Efficient Parallel Ising Samplers via Localization Schemes
Xiaoyu Chen, Hongyang Liu, Yitong Yin, Xinyuan Zhang
TL;DR
The paper develops parallel samplers for Ising-type distributions by leveraging localization schemes that yield global Markov chains with polylogarithmic depth and polynomial total work. It provides two main algorithms: a field-dynamics–based sampler for ferromagnetic Ising with external fields and a restricted-Gaussian-dynamics–based sampler for Ising with contracting $J$, both equipped with a coupling-with-stationary analysis to enable efficient parallelization beyond standard Dobrushin conditions. The work uses the Edwards–Sokal coupling to connect random-cluster sampling with Ising sampling, and demonstrates explicit complexity bounds: an $\mathsf{RNC}$ sampler for ferromagnetic Ising under nonzero fields with depth $(\epsilon^{-1/\log n}\log n)^{O_\delta(1)}$ and $O_\delta(m^2\log(n/\epsilon))$ processors, and an $\mathsf{RNC}$ sampler for Ising with $\|J\|_2<1$ achieving $O_\eta(\log^4(n/\epsilon))$ depth on $\widetilde{O}_\eta(n^3/\epsilon^2)$ processors. These results advance parallel sampling and partition-function estimation for Ising-like models, enabling scalable simulations in regimes previously considered challenging for parallel methods.
Abstract
We introduce efficient parallel algorithms for sampling from the Gibbs distribution and estimating the partition function of Ising models.

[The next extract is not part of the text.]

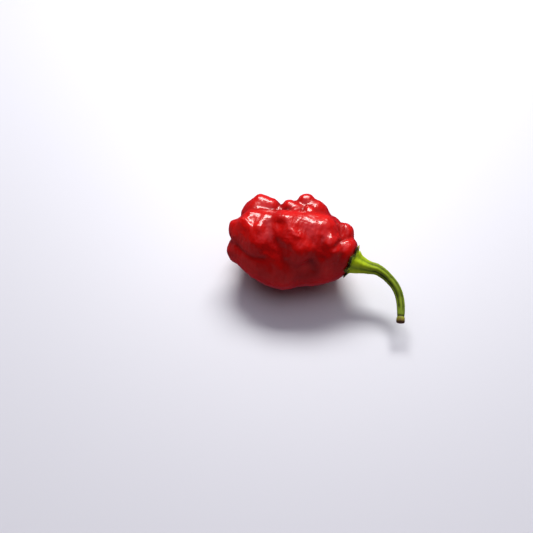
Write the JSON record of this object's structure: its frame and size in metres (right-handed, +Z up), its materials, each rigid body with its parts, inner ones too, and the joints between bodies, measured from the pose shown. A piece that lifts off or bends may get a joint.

These algorithms achieve parallel efficiency, with polylogarithmic depth and polynomial total work, and are applicable to Ising models in the following regimes: (1) Ferromagnetic Ising models with external fields; (2) Ising models with interaction matrix $J$ of operator norm $\|J\|_2<1$. Our parallel Gibbs sampling approaches are based on localization schemes, which have proven highly effective in establishing rapid mixing of Gibbs sampling. In this work, we employ two such localization schemes to obtain efficient parallel Ising samplers: the \emph{field dynamics} induced by \emph{negative-field localization}, and \emph{restricted Gaussian dynamics} induced by \emph{stochastic localization}. This shows that localization schemes are powerful tools, not only for achieving rapid mixing but also for the efficient parallelization of Gibbs sampling.